I sondaggi mostrano che circa l’ottanta per cento dei georgiani è favorevole all’ingresso nell’Unione Europea. Eppure, nonostante il governo abbia truccato le elezioni e assunto posizioni apertamente anti-europee, esiste ancora una parte della popolazione che continua a sostenerlo. Come si spiega questa contraddizione? E come si può convincere anche quella parte del paese?

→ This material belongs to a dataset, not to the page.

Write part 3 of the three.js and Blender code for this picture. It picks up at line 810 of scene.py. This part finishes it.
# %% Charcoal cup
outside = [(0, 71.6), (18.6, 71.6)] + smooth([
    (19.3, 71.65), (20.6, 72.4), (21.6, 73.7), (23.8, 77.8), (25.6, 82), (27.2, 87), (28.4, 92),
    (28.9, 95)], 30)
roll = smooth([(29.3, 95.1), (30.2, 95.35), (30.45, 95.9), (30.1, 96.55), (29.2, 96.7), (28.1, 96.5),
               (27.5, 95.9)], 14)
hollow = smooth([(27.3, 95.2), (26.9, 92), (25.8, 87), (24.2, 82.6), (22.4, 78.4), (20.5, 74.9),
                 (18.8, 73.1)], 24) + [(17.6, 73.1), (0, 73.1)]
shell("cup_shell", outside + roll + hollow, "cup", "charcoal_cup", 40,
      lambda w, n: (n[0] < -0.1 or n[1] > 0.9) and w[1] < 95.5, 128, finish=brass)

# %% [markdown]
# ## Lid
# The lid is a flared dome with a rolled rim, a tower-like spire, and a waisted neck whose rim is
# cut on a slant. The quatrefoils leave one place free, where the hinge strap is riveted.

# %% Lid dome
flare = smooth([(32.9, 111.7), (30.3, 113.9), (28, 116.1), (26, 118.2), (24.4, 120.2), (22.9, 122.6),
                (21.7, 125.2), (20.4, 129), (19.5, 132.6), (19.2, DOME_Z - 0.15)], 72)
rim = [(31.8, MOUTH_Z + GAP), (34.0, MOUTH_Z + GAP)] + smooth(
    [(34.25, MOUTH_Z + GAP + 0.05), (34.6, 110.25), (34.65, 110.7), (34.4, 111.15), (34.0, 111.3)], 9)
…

Credo che anche tra gli elettori che oggi sostengono il governo ci siano molti europeisti. È importante capire che nelle regioni, soprattutto quelle più rurali, i principali progressi economici e sociali sono arrivati grazie ai programmi americani — come Usaid — e ai progetti finanziati dall’Unione Europea. Le persone hanno visto miglioramenti concreti nella loro vita quotidiana: standard di vita più elevati, nuove infrastrutture, modernizzazione. Non c’è quindi una frattura netta tra le città e le campagne, come a volte si pensa dall’esterno.

Quindi anche nelle zone rurali della Georgia c’è una domanda forte di Europa come nella capitale? E anche tra chi ha vissuto prima dell’indipendenza, ai tempi dell’Urss?

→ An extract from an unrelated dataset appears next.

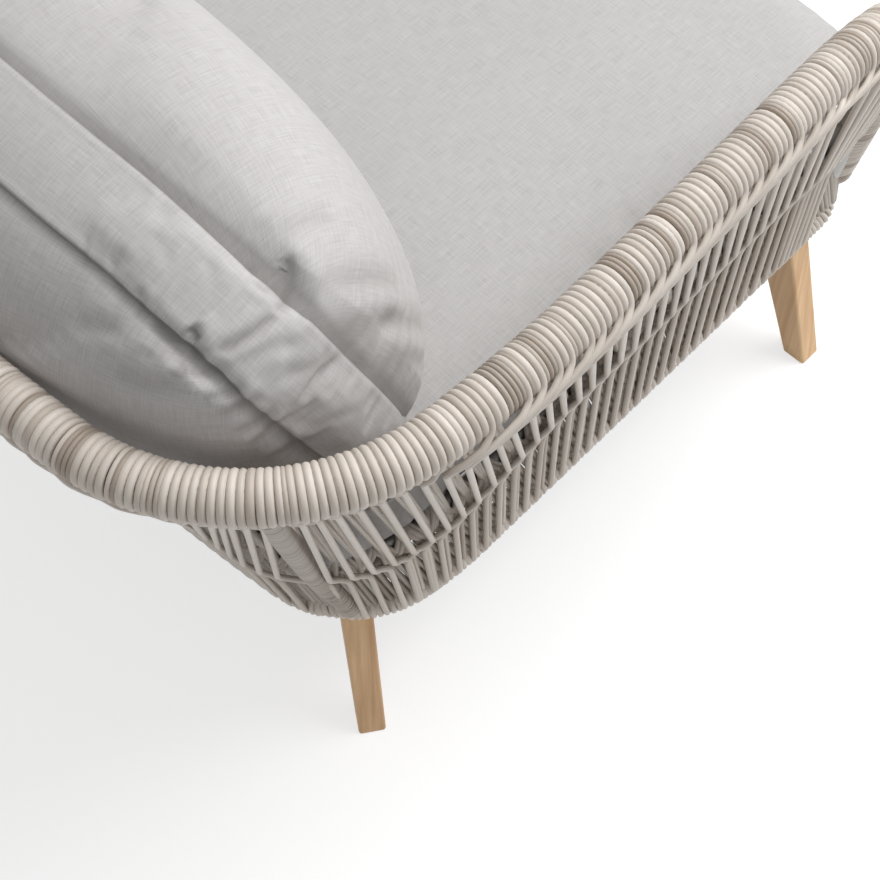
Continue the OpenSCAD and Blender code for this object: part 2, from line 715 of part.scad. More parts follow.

Assolutamente. Oggi, per esempio, alla Chiesa georgiana di Roma, ho incontrato donne provenienti da ogni angolo della Georgia, non solo dalle grandi città. Loro sono qui per lavorare, per aiutare le loro famiglie, ma il loro sogno è che la Georgia si sviluppi abbastanza da poterci tornare un giorno. Anche tra i sostenitori rimasti di “Sogno Georgiano” — quelli che non avranno abbandonato il partito dopo il 28 novembre — esiste ancora una forte aspirazione europea.

Da mesi vive una situazione istituzionale senza precedenti: formalmente il Parlamento — considerato illegittimo da ampi settori della popolazione — ha eletto il suo successore. Eppure, agli occhi della maggioranza dei cittadini, lei continua a essere la vera Presidente. Come vive il paradosso di essere la Presidente nella legittimità popolare, ma non più in carica a causa di un parlamento eletto in modo irregolare?

Devo quasi ringraziare il regime per la scelta che ha fatto con il nuovo presidente “de facto”: una figura talmente inconsistente, sia dal punto di vista personale sia politico, che non rappresenta alcuna concorrenza per me. Continuo a mantenere contatti a livello internazionale: certo, rispetto al passato, scegliere le parole giuste e gestire le sfumature diplomatiche è diventato più complesso. Ma il dialogo resta aperto. E soprattutto, nella popolazione, io continuo a essere riconosciuta come la Presidente. Oggi, ad esempio, nella Chiesa georgiana a Roma, non c’è stata una sola persona che non sia venuta a salutarmi come tale. È su questa fiducia popolare che possiamo continuare a costruire.

Teme per la sua vita?

Con i russi non si può mai sapere. Gli agenti russi operano attivamente in Georgia, muovendo i fili della destabilizzazione. È chiaro che, come figura politica capace di raccogliere consenso e coalizzare l’opposizione, rappresento per loro un ostacolo importante. Non posso dire di aver ricevuto minacce dirette, ma purtroppo, in questi casi, mai dire mai.